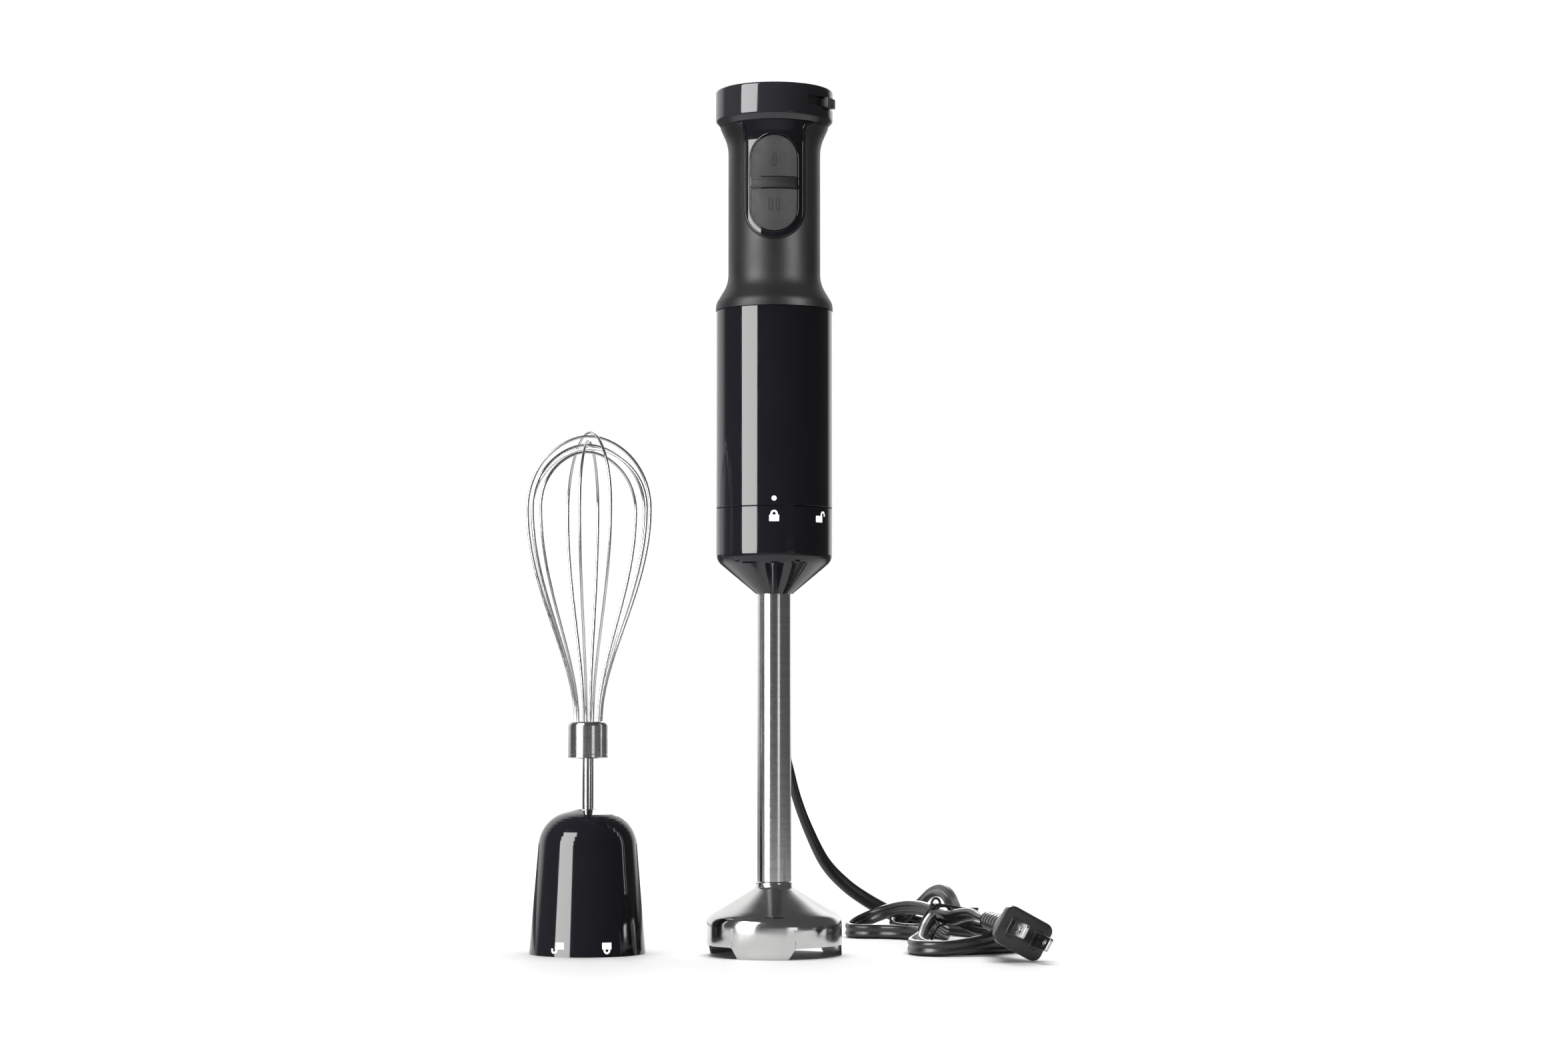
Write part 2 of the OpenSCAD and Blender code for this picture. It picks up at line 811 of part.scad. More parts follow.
// Wire tie over the strands, with its feet on the loops below
module cord_tie() {
    hw = 7.3;
    wire = 1.5;
    top = coil_waist[2];
    color("black") translate([78, 64, 0]) rotate([0, 0, 12.7]) difference() {
        block([-hw - wire, -1.2, coil_floor[2]], [hw + wire, 1.2, top + wire]);
        block([-hw, -2, coil_floor[2] - 1], [hw, 2, top]);
    }
}

module at_plug() {
    translate(plug_at) rotate([0, 0, plug_turn]) rotate([90 + plug_tip, 0, 0])
        rotate([0, 0, plug_roll]) children();
}

module rounded_rect(w, h, r) {
    for (x = [-1, 1], y = [-1, 1]) translate([x * (w / 2 - r), y * (h / 2 - r)])
        circle(r = r, $fn = 32);
    square([w - 2 * r, h], center = true);
    square([w, h - 2 * r], center = true);
}

module plug_body() {
    color("#15151a") at_plug() {
        translate([0, 0, -5]) linear_extrude(5) rounded_rect(24.3, 18.2, 4);
        hull() {
            translate([0, 0, -6]) linear_extrude(1) rounded_rect(21, 15.6, 4);
            translate([0, 0, -24]) linear_extrude(1) rounded_rect(12, 10, 4);
        }
        difference() {
            translate([0, 0, -49]) cylinder(r1 = 4, r2 = 5, h = 26);
            for (s = [-46:4:-30]) for (flip = [0, 180]) rotate([0, 0, flip])
                translate([1.4, -7, s]) cube([6, 14, 1.5]);
        }
    }
}

module plug_prongs() {
    color("silver") at_plug() for (s = [-1, 1]) difference() {
        translate([s * prong_pitch / 2, 0, 0]) rotate([0, -90, 0])
            translate([0, 0, -0.75]) linear_extrude(1.5)
                polygon(rounded([[0, -3.18], [prong_l, -3.18, 1.2], [prong_l, 3.18, 1.2],
                    [0, 3.18]], 3));
        translate([s * prong_pitch / 2 - 3, 0, prong_l - 4.6]) rotate([0, 90, 0])
            cylinder(r = 1.6, h = 6, $fn = 32);
    }
}

// ---------------------------------------------------- whisk attachment

module at_whisk() translate([whisk_x, whisk_y, 0]) children();

socket_r = 23.8;
gear_low = 27;
gear_high = 35.5;
ring_out = 21.2;

module gear_dome() {
    color("#15151a") at_whisk() {
        lathe([
            [socket_r, 0], [body_r, 0], [21.8, dome_h - 4.1, 16],
            [5.9, dome_h], [5.6, dome_h], [5.6, dome_h - 2], [6.8, dome_h - 2],
            [6.8, 50], [9, 50], [9, dome_h - 3.9], [19.6, dome_h - 6.6, 13], [ring_out, 42],
            [ring_out, 20.7], [socket_r, 20.7]
        ], 10);
        for (a = [0:120:240])
            sector(ring_lug_r, socket_r + 0.1, 2.1, 2.1 + lug_h, a, lug_w);
    }
}

// Floor of the dome's socket, which also carries the input bush
module gear_plate() {
    color("dimgray") at_whisk() lathe([
        [9.3, lock_depth], [socket_r, lock_depth], [socket_r, 20.7], [11.5, 20.7],
        [11.5, 26], [4.6, 26], [4.6, 23.7], [9.3, 23.7]
    ]);
}

module gear_bushes() {
    color("peru") at_whisk() {
        tube(shaft_r + run_gap, 4.6, 23.7, 26);
        tube(5 + run_gap, 6.8, 50, dome_h - 2);
    }
}

// Half a tooth's angle at radius r, and a gear's outline with "slack" on it
function involute_turn(a) = tan(a) * 180 / PI - a;
function tooth_half(z, r, slack) =
    let (pitch_r = gear_m * z / 2, base = pitch_r * cos(gear_pa))
    90 / z - slack / pitch_r * 90 / PI + involute_turn(gear_pa)
        - involute_turn(acos(min(1, base / r)));
function polar(r, a) = [r * cos(a), r * sin(a)];
function gear_outline(z, root, tip, slack) =
    let (pitch_r = gear_m * z / 2, low = max(root, pitch_r * cos(gear_pa)))
    [for (i = [0:z - 1]) let (a = 360 * i / z) each concat(
        [polar(root, a - tooth_half(z, low, slack))],
        [for (r = [low + 0.01, pitch_r, tip]) polar(r, a - tooth_half(z, r, slack))],
        [for (r = [tip, pitch_r, low + 0.01]) polar(r, a + tooth_half(z, r, slack))],
        [polar(root, a + tooth_half(z, low, slack))])];

addendum = 0.8 * gear_m;
dedendum = 1.1 * gear_m;
backlash = 0.16;

module toothed(z, z0, z1) {
    pitch_r = gear_m * z / 2;
    translate([0, 0, z0]) linear_extrude(z1 - z0)
        polygon(gear_outline(z, pitch_r - dedendum, pitch_r + addendum, backlash));
}

module ring_gear() {
    pitch_r = gear_m * ring_z / 2;
    color("ivory") at_whisk() difference() {
        disc(ring_out, 20.7, 36.2);
        disc(pitch_r + dedendum + 0.4, 20, 26.4);
        translate([0, 0, 26]) linear_extrude(12)
            polygon(gear_outline(ring_z, pitch_r - addendum, pitch_r + dedendum, -backlash));
    }
}

module sun_gear() {
    color("silver") at_whisk() difference() {
        toothed(sun_z, gear_low - 0.6, gear_high);
        disc(shaft_r, gear_low - 2, gear_high + 1);
    }
}

// Input shaft with the same winged socket as the blade's shaft
module input_dog() {
    color("darkgray") at_whisk() {
        lathe([[0, 20.1], [dog_r, 20.1], [dog_r, 23.1], [shaft_r, 23.1],
            [shaft_r, gear_high], [0, gear_high]]);
        wings(13.6, 20.3);
    }
}

module planet_gear(i) {
    color("ivory") at_whisk() rotate([0, 0, 120 * i]) translate([orbit_r, 0, 0])
        difference() {
            toothed(planet_z, gear_low, gear_high);
            disc(1.5 + run_gap, gear_low - 1, gear_high + 1);
        }
}
module planet_gear_1() planet_gear(0);
module planet_gear_2() planet_gear(1);
module planet_gear_3() planet_gear(2);

// Carrier: a plate with three pins, and the output hub the whisk plugs into
module planet_carrier() {
    color("silver") at_whisk() {
        for (i = [0:2]) rotate([0, 0, 120 * i]) translate([orbit_r, 0, 0])
            disc(1.5, gear_low, 37.6);
        difference() {
            lathe([
                [0, 37], [16.5, 37], [16.5, 39.6, 0.6], [7, 39.6, 1], [5, 43],
                [5, dome_h + 0.4, 0.5], [0, dome_h + 0.4]
            ]);
            disc(2.65, 44, dome_h + 2);
        }
    }
}

ferrule_z = 90;
ferrule_h = 17;
ferrule_r = 9.25;
foot_r = 6;

module whisk_stem() {
    color("silver") at_whisk() difference() {
        disc(2.6, 46, ferrule_z);
        for (s = [-1, 1]) block([s > 0 ? 2.1 : -4, -4, 48], [s > 0 ? 4 : -2.1, 4, 58]);
    }
}

// Drawn steel ferrule; each end of a loop sits in its own hole
module whisk_ferrule() {
    color("silver") at_whisk() difference() {
        lathe([
            [0, ferrule_z], [ferrule_r - 0.4, ferrule_z], [ferrule_r, ferrule_z + 0.4],
            [ferrule_r, ferrule_z + 1.6], [ferrule_r - 0.2, ferrule_z + 1.8],
            [ferrule_r, ferrule_z + 2], [ferrule_r, ferrule_z + ferrule_h, 2],
            [0, ferrule_z + ferrule_h]
        ]);
        for (i = [0:loops - 1], s = [0, 180]) rotate([0, 0, loop_turn(i) + s])
            translate([foot_r, 0, ferrule_z + ferrule_h - 6])
                cylinder(r = wire_d / 2 + 0.03, h = 8, $fn = 24);
    }
}

// Loops cross one above another; each has its own turn and its own crown
crowns = [241.8, 239.9, 237.7, 235.8, 234.2, 232.5];
turns = [-66, 3, -95, 28, -18, 43];
function loop_turn(i) = turns[i];

function bezier(p, t) = pow(1 - t, 3) * p[0] + 3 * pow(1 - t, 2) * t * p[1]
    + 3 * (1 - t) * t * t * p[2] + pow(t, 3) * p[3];

// One side of a loop, from its foot to its crown, as radius and height
belly_z = 205.7;
function loop_side(crown) =
    let (top = ferrule_z + ferrule_h,
         low = [[foot_r, top], [foot_r, top + 30], [cage_r, belly_z - 37.6],
             [cage_r, belly_z]],
         high = [[cage_r, belly_z], [cage_r, belly_z + 23.2 * (crown - belly_z) / 36.3],
             [12, crown], [0, crown]])
    concat([[foot_r, top - 5.5]], [for (i = [0:9]) bezier(low, i / 10)],
        [for (i = [0:10]) bezier(high, i / 10)]);
function loop_path(crown) =
    let (side = loop_side(crown), k = len(side) - 1)
    concat([for (p = side) [p[0], 0, p[1]]], [for (i = [k - 1:-1:0]) [-side[i][0], 0, side[i][1]]]);

module whisk_wires() {
    color("silver") at_whisk() for (i = [0:loops - 1]) rotate([0, 0, loop_turn(i)])
        sweep(loop_path(crowns[i]), wire_d / 2, 8, [0, 1, 0]);
}

blade_guard();
wand_tube();
lock_collar();
collar_floor();
bush_holders();
shaft_bushes();
shaft_seal();
bayonet_ring();
drive_shaft();
shaft_socket();
blade_hub();
blade();
blade_nut();
motor_housing();
lock_spigot();
grip_core();
grip_sleeve();
control_panel();
top_cap();
lower_bracket();
upper_bracket();
motor_bolts();
stator_core();
field_coils();
motor_bearings();
brush_holders();
carbon_brushes();
brush_springs();
circuit_board();
microswitches();
speed_potentiometer();
cord_clamp();
cord_boot();
cord_lead();
cord_bundle();
cord_tie();
plug_body();
plug_prongs();
motor_shaft();
armature_core();
armature_windings();
commutator();
cooling_fan();
drive_dog();
speed_slider();
button_low();
button_high();
gear_dome();
gear_plate();
ring_gear();
gear_bushes();
input_dog();
sun_gear();
planet_carrier();
planet_gear_1();
planet_gear_2();
planet_gear_3();
whisk_stem();
whisk_ferrule();
whisk_wires();
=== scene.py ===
# Immersion blender, its whisk attachment and its tied lead: the detailed
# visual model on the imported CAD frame. Metres, +Z up, the controls face -Y.
import json
import math

import bmesh
import bpy
from mathutils import Matrix, Vector
from mathutils.bvhtree import BVHTree


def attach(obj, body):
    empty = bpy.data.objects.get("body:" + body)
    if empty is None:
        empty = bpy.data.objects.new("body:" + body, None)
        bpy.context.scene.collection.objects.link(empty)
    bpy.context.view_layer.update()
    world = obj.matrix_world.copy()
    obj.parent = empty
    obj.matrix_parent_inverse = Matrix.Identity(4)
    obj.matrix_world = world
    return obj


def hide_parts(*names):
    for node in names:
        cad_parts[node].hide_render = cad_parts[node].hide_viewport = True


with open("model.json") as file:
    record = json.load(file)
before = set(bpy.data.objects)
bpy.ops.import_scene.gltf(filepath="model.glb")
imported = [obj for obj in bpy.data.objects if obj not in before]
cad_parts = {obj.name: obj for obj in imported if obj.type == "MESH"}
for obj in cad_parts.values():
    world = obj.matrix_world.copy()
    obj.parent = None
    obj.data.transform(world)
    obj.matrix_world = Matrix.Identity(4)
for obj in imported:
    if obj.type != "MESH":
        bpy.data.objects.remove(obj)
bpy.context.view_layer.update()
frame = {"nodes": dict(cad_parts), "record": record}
MM = 0.001

# Sizes repeated from the CAD source, in millimetres
BODY_R = 26.9
BUTTON_R = 21.45
GRIP_Z = 297.0
GRIP_H = 85.6
PANEL_HW = 13.75
PANEL_LOW = 31.3
PANEL_FLARE = 4.5
OPENING_HW = 10.8
OPENING_LOW = 34.6
OPENING_HIGH = 79.5
WHISK_AT = (-86.4, 11.0, 0.0)
DOME_TAPER = 0.0823
WIRE_R = 0.64
LEAD_W = 7.0
PLUG_AT = (111.5, -43.0, 12.7)
PLUG_TURN = 15.7
PLUG_TIP = 3.4
PLUG_ROLL = -28.0
PRONG_OUT = 6.35

# The camera, in metres, millimetres of lens and degrees
CAMERA_AT = (0.0045, -1.453, 0.1113)
CAMERA_TILT = 93.45
SENSOR = 36
LENS = 72.24

# How finely a route is divided between two of its points
LEAD_STEPS = 6
TIE_STEPS = 5


# ------------------------------------------------------------------ helpers

def mm(*numbers):
    return Vector(numbers) * MM


def add_piece(name, mesh, body, material):
    piece = bpy.data.objects.new(name, mesh)
    bpy.context.collection.objects.link(piece)
    piece.data.materials.append(material)
    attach(piece, body)
    return piece


def spline_at(points, i, t):
    """A point between i and i + 1 on a smooth curve through all the points."""
    last = len(points) - 1
    a = points[max(i - 1, 0)]
    b = points[i]
    c = points[i + 1]
    d = points[min(i + 2, last)]
    square = (2 * a - 5 * b + 4 * c - d) * t * t
    cube = (3 * b - a - 3 * c + d) * t * t * t
    return 0.5 * (2 * b + (c - a) * t + square + cube)


def smooth(points, per):
    """The curve through the points, with so many steps from each to the next."""
    line = []
    for i in range(len(points) - 1):
        for step in range(per):
            line.append(spline_at(points, i, step / per))
    line.append(points[-1])
    return line


def tangents(points, closed=False):
    count = len(points)
    found = []
    for i in range(count):
        if closed:
            ahead = points[(i + 1) % count]
            behind = points[i - 1]
        else:
            ahead = points[min(i + 1, count - 1)]
            behind = points[max(i - 1, 0)]
        found.append((ahead - behind).normalized())
    return found


def carried(points, start, closed=False):
    """Directions across a line, turned as little as possible along it."""
    side = Vector(start)
    found = []
    for along in tangents(points, closed):
        side = (side - along * side.dot(along)).normalized()
        found.append(side)
    return found


def swept_mesh(name, points, across, section, closed=False, scales=None):
    """A tube of the given section along a line, as one closed mesh."""
    bm = bmesh.new()
    rings = []
    for i, along in enumerate(tangents(points, closed)):
        size = scales[i] if scales else 1.0
        u = (across[i] - along * across[i].dot(along)).normalized()
        v = along.cross(u)
        ring = [bm.verts.new(points[i] + (u * a + v * b) * size) for a, b in section]
        rings.append(ring)
    pairs = list(zip(rings, rings[1:]))
    if closed:
        pairs.append((rings[-1], rings[0]))
    sides = len(section)
    for low, high in pairs:
        for s in range(sides):
            t = (s + 1) % sides
            bm.faces.new((low[s], low[t], high[t], high[s]))
    if not closed:
        bm.faces.new(rings[0][::-1])
        bm.faces.new(rings[-1])
    bmesh.ops.recalc_face_normals(bm, faces=bm.faces)
    for face in bm.faces:
        face.smooth = len(face.verts) == 4
    mesh = bpy.data.meshes.new(name)
    bm.to_mesh(mesh)
    bm.free()
    return mesh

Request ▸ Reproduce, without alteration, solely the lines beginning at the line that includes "cad_parts[node].hide_render = cad_parts[node].hide_viewport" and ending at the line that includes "return piece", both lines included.

Answer to this problem ▸
        cad_parts[node].hide_render = cad_parts[node].hide_viewport = True


with open("model.json") as file:
    record = json.load(file)
before = set(bpy.data.objects)
bpy.ops.import_scene.gltf(filepath="model.glb")
imported = [obj for obj in bpy.data.objects if obj not in before]
cad_parts = {obj.name: obj for obj in imported if obj.type == "MESH"}
for obj in cad_parts.values():
    world = obj.matrix_world.copy()
    obj.parent = None
    obj.data.transform(world)
    obj.matrix_world = Matrix.Identity(4)
for obj in imported:
    if obj.type != "MESH":
        bpy.data.objects.remove(obj)
bpy.context.view_layer.update()
frame = {"nodes": dict(cad_parts), "record": record}
MM = 0.001

# Sizes repeated from the CAD source, in millimetres
BODY_R = 26.9
BUTTON_R = 21.45
GRIP_Z = 297.0
GRIP_H = 85.6
PANEL_HW = 13.75
PANEL_LOW = 31.3
PANEL_FLARE = 4.5
OPENING_HW = 10.8
OPENING_LOW = 34.6
OPENING_HIGH = 79.5
WHISK_AT = (-86.4, 11.0, 0.0)
DOME_TAPER = 0.0823
WIRE_R = 0.64
LEAD_W = 7.0
PLUG_AT = (111.5, -43.0, 12.7)
PLUG_TURN = 15.7
PLUG_TIP = 3.4
PLUG_ROLL = -28.0
PRONG_OUT = 6.35

# The camera, in metres, millimetres of lens and degrees
CAMERA_AT = (0.0045, -1.453, 0.1113)
CAMERA_TILT = 93.45
SENSOR = 36
LENS = 72.24

# How finely a route is divided between two of its points
LEAD_STEPS = 6
TIE_STEPS = 5


# ------------------------------------------------------------------ helpers

def mm(*numbers):
    return Vector(numbers) * MM


def add_piece(name, mesh, body, material):
    piece = bpy.data.objects.new(name, mesh)
    bpy.context.collection.objects.link(piece)
    piece.data.materials.append(material)
    attach(piece, body)
    return piece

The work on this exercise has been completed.